Con todo, ¿qué humanista de aquellos no preferiría
hoy la gloria del pobre Fraile Menor, ignorante
y sin letras, a aquella otra con cuyos
resplandores efímeros le prometieron harto locamente
la inmortalidad? En el siglo quince,
como hoy y como siempre, Dios escogió al débil y al necio para confundir a los sabios; el
Evangelio tiene siempre razón.
VIDA. — Diego nació en San Nicolás del Puerto, cerca
de Sevilla, en 1400. Desde su infancia se determinó
a hacerse santo y para ello se puso a las órdenes de
un sacerdote. En cuanto le fué posible, entró en los
Franciscanos de Arrizafa, y allí profesó como hermano
lego. Vivió en perfecta obediencia y en la contemplación
recibió tales luces, que en las cosas del
cielo se explicaba de un modo admirable.
Le mandaron a las Canarias e hizo conversiones
entre los infieles; luego pasó a Roma para el jubileo
de 1450. Estalló la peste y se dedicó al servicio de los
enfermos en el convento de Ara Caeli. Vuelto a Alcalá,
murió en esa ciudad en 1463. Sus muchos milagros
le acreditaron ante Dios, y Sixto V le puso en
el número de los Santos, el 2 de julio de 1588.
LA VERDADERA GLORIA.—"Oh Dios omnipotente
y eterno, que por una disposición admirable
eliges a lo que el mundo considera como flaco
para confundir a los fuertes; concede propicio a
nuestra humildad que, por las piadosas oraciones
de San Diego, tu Confesor, merezcamos ser
sublimados a la gloria eterna en los cielos"1
.
He ahí la petición que eleva la Iglesia a los
cielos en todas las horas litúrgicas de esta tu
fiesta. Ayuda a sus ruegos; gozas de gran crédito ante el Señor, a quien con tanto amor seguiste
por el camino de la humildad y de la pobreza
voluntaria.
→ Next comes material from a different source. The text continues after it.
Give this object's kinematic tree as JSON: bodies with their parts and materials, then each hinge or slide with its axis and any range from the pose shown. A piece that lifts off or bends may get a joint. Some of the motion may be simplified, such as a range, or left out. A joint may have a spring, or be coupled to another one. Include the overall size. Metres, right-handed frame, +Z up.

Camino real verdaderamente ,
ya que por él llegaste a ese trono, cuyos resplandores
deslumbran a todos los tronos de la tierra.
Y aun en este mundo, ¡cuánto sobrepuja ahora tu fama a la de tantos contemporáneos tuyos hoy
tan olvidados como en otro tiempo famosos! La
santidad sola distribuye las coronas que perduran
en nuestros siglos y en los eternos; pues Dios
tiene la última palabra y en él reside la razón
suprema de toda gloria, como en él hay que buscar
el principio de la única y verdadera felicidad
para esta vida y para la otra. Haz que con
tu ejemplo y tu ayuda, oh San Diego, tengamos
todos nosotros la suerte feliz de experimentarlo.